Recently, there has also been a lot of talk in magazines and Macintosh Web sites about the price gaps between a PC and a Macintosh. Indeed, a Macintosh computer costs about $300-$500 more than its “equivalent” PC counterpart. This holds true for my situation. Sometimes the figure is more; sometimes it’s less, depending on the model. These comparisons, to me, hold no merit whatsoever at this point in the game. It was worth that amount to me to get a reliable machine that I will enjoy. If you really want the best of both worlds, buy a G3 Macintosh with Virtual PC 2.0. That’s exactly what I did, and I have full compatibility when I need it. With a G3 machine and Virtual PC 2.0, the speed of Windows 95 or NT on a Mac rivals that of an actual purebred Windows PC. Astonishing… For a little over $2000, you can now get a G3 Macintosh CPU that can run basically any OS you wish at a fabulous speed. What more could you ask for?

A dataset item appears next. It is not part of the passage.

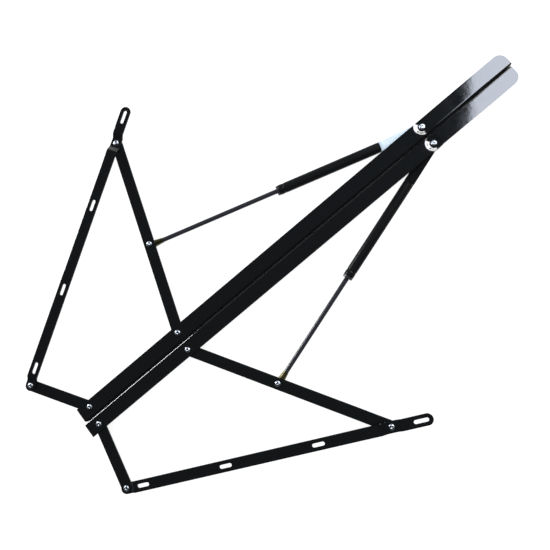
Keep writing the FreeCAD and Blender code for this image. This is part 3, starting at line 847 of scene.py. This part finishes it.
def make_materials(colours):
    """Mix every finish once, under its material slot's name or its own."""
    MATERIALS["black_paint"] = gloss_enamel(colours)
    MATERIALS["zinc"] = bright_zinc(colours)
    # The left bracket's zinc with a painted sheen.
    MATERIALS["sheen_painted_zinc"] = sheen_painted_zinc(colours)
    # A dull black that paints shade on the rails' flanges.
    MATERIALS["thin_enamel"] = thin_enamel(colours)
    MATERIALS["tube_lacquer"] = satin_lacquer(colours)
    MATERIALS["chrome"] = black_nitride(colours)
    MATERIALS["yellow_zinc"] = yellow_passivate(colours)
    MATERIALS["washer_plastic"] = plain_finish("black_nylon", "141414", 0.45, 0.6)
    MATERIALS["cap_plastic"] = plain_finish("moulded_black_cap", "101012", 0.3, 0.45)
    MATERIALS["bronze"] = plain_finish("sintered_bronze", "8A6A3A", 0.4, 0.55, 1.0, 0.6)
    MATERIALS["seal_rubber"] = plain_finish("nitrile_seal", "161616", 0.6, 0.75)
    MATERIALS["bare_steel"] = plain_finish("turned_steel", "9A9CA0", 0.3, 0.4, 1.0, 0.8)


class BEDLIFT_OT_finishes(bpy.types.Operator):
    """Mix the finishes, and give each part that came from the frame its own"""

    bl_idname = "bedlift.finishes"
    bl_label = "Finishes"

    def execute(self, context):
        make_materials(context.scene.lift_colours)
        for name, part in frame["nodes"].items():
            part.data.materials.clear()
            part.data.materials.append(MATERIALS[SLOTS[name]])
        return {"FINISHED"}


# ---------------------------------------------------------------- stage

def soft_panel(name, place, width, depth, turn, radiance, hue="FFFFFF",
               in_gloss=True, tilt=0.0):
    """A studio panel that hangs level and shines down, or is tilted up on its side."""
    bpy.ops.object.light_add(type="AREA", location=place, rotation=(tilt, 0, turn))
    light = bpy.context.object
    light.name = name
    light.data.shape = "RECTANGLE"
    light.data.size = width
    light.data.size_y = depth
    light.data.energy = radiance * math.pi * width * depth
    light.data.color = colour(hue)[:3]
    light.visible_glossy = in_gloss
    light.visible_camera = False


class BEDLIFT_OT_stage(bpy.types.Operator):
    """Lay the light table as the floor, and set the lights and the camera"""

    bl_idname = "bedlift.stage"
    bl_label = "Stage"

    def execute(self, context):
        scene = context.scene
        bpy.ops.object.select_all(action="DESELECT")
        bpy.ops.mesh.primitive_plane_add(size=12.0, location=(0, 0, -0.0004))
        floor = context.object
        floor.name = "light_table"
        # Opal acrylic lit from below: its even glow is white and hides the shadows.
        opal = new_material("opal_acrylic")
        frosting = noise(opal, 3.0, 4.0)
        shader = add_node(
            opal, "ShaderNodeBsdfPrincipled", None,
            {"Base Color": colour(scene.lift_colours.floor), "Roughness": 0.9,
             "Specular IOR Level": 0.1, "Emission Color": colour("FFFFFF"),
             "Emission Strength": 0.86,
             "Normal": bump(opal, frosting.outputs["Fac"], 0.02, 0.1)})
        floor.data.materials.append(finish(opal, shader))

        world = bpy.data.worlds.new("studio")
        world.use_nodes = True
        sky = world.node_tree.nodes["Background"]
        sky.inputs["Color"].default_value = colour("FFFFFF")
        sky.inputs["Strength"].default_value = 0.02
        scene.world = world

        # Each glossy face shows one of these panels, and the rest of the room is dark.
        turn = PANEL_TURN
        across = Vector((math.cos(turn), math.sin(turn), 0))
        away = Vector((-math.sin(turn), math.cos(turn), 0))

        def hung(u, v):
            """A place over the table: u metres across the view and v metres up it."""
            return across * u + away * v + Vector((0, 0, PANEL_HEIGHT))

        soft_panel("ceiling_wash", (0.0, 0.0, 3.2), 5.0, 5.0, 0.0, 5.6, in_gloss=False)
        soft_panel("far_window", hung(0.807, 0.85), 0.40, 0.70, turn, 18.0, "DDE4F2")
        soft_panel("side_window", hung(1.36, 1.15), 0.68, 1.50, turn, 26.0)
        soft_panel("back_window", hung(0.60, 1.95), 1.20, 0.80, turn, 18.0)
        soft_panel("near_strip", (-1.22, 2.0, 0.50), 0.90, 0.80, 0.0, 48.0, tilt=UPRIGHT)
        soft_panel("middle_strip", (0.02, 2.0, 0.50), 1.50, 0.80, 0.0, 1.5, tilt=UPRIGHT)

        bpy.ops.object.camera_add(
            location=CAMERA_PLACE,
            rotation=[math.radians(angle) for angle in CAMERA_TURN])
        camera = context.object
        camera.name = "view_camera"
        camera.data.lens = CAMERA_LENS
        camera.data.sensor_width = CAMERA_SENSOR
        scene.camera = camera
        scene.view_settings.view_transform = "Standard"
        return {"FINISHED"}


class BEDLIFT_PT_panel(bpy.types.Panel):
    """The steps that build the finished pair"""

    bl_idname = "BEDLIFT_PT_panel"
    bl_label = "Bed lift"
    bl_space_type = "VIEW_3D"
    bl_region_type = "UI"
    bl_category = "Bed lift"

    def draw(self, context):
        for owner in (context.scene.lift_sizes, context.scene.lift_colours):
            for name in owner.__annotations__:
                self.layout.prop(owner, name)
        for step in STEPS:
            self.layout.operator(step.bl_idname)


STEPS = (
    BEDLIFT_OT_finishes, BEDLIFT_OT_base_rails, BEDLIFT_OT_links, BEDLIFT_OT_lift_rails,
    BEDLIFT_OT_rivets, BEDLIFT_OT_struts, BEDLIFT_OT_brackets, BEDLIFT_OT_stage)
CLASSES = (LiftSizes, LiftColours, *STEPS, BEDLIFT_PT_panel)


def register():
    for item in CLASSES:
        bpy.utils.register_class(item)
    bpy.types.Scene.lift_sizes = bpy.props.PointerProperty(type=LiftSizes)
    bpy.types.Scene.lift_colours = bpy.props.PointerProperty(type=LiftColours)


def unregister():
    del bpy.types.Scene.lift_colours
    del bpy.types.Scene.lift_sizes
    for item in reversed(CLASSES):
        bpy.utils.unregister_class(item)


def main():
    register()
    bpy.ops.bedlift.finishes()
    bpy.ops.bedlift.base_rails()
    bpy.ops.bedlift.links()
    bpy.ops.bedlift.lift_rails()
    bpy.ops.bedlift.rivets()
    bpy.ops.bedlift.struts()
    bpy.ops.bedlift.brackets()
    bpy.ops.bedlift.stage()
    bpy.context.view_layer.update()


if __name__ == "__main__":
    main()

When I got the PC, things were just starting to look up for Apple. Now, Apple has posted another profit (and in the usually disappointing second quarter at that), the Mac G3 is selling wonderfully, and software sales are picking up. Software companies are eyeing the Mac platform with more enthusiasm, and those that already create Macintosh software are reaffirming their commitment. If you’ve kept up with the recent MacCentral reports (, you’ve also seen that companies large and small are beginning the “Forward Migration” to the Macintosh platform, abandoning the realm of the majority for the realm of the superior.

All of this again leads to the central point of my first part of this series… That simply put, the Macintosh is, overall, the superior platform. It’s not an opinion anymore. It can’t be refuted. Stick with it, and you won’t be disappointed. It’s on the rise, going in the right direction, and prospering. And if you’re not part of the family, we’d love to have you. The Windows world is a stagnant pond… We’re a raging river!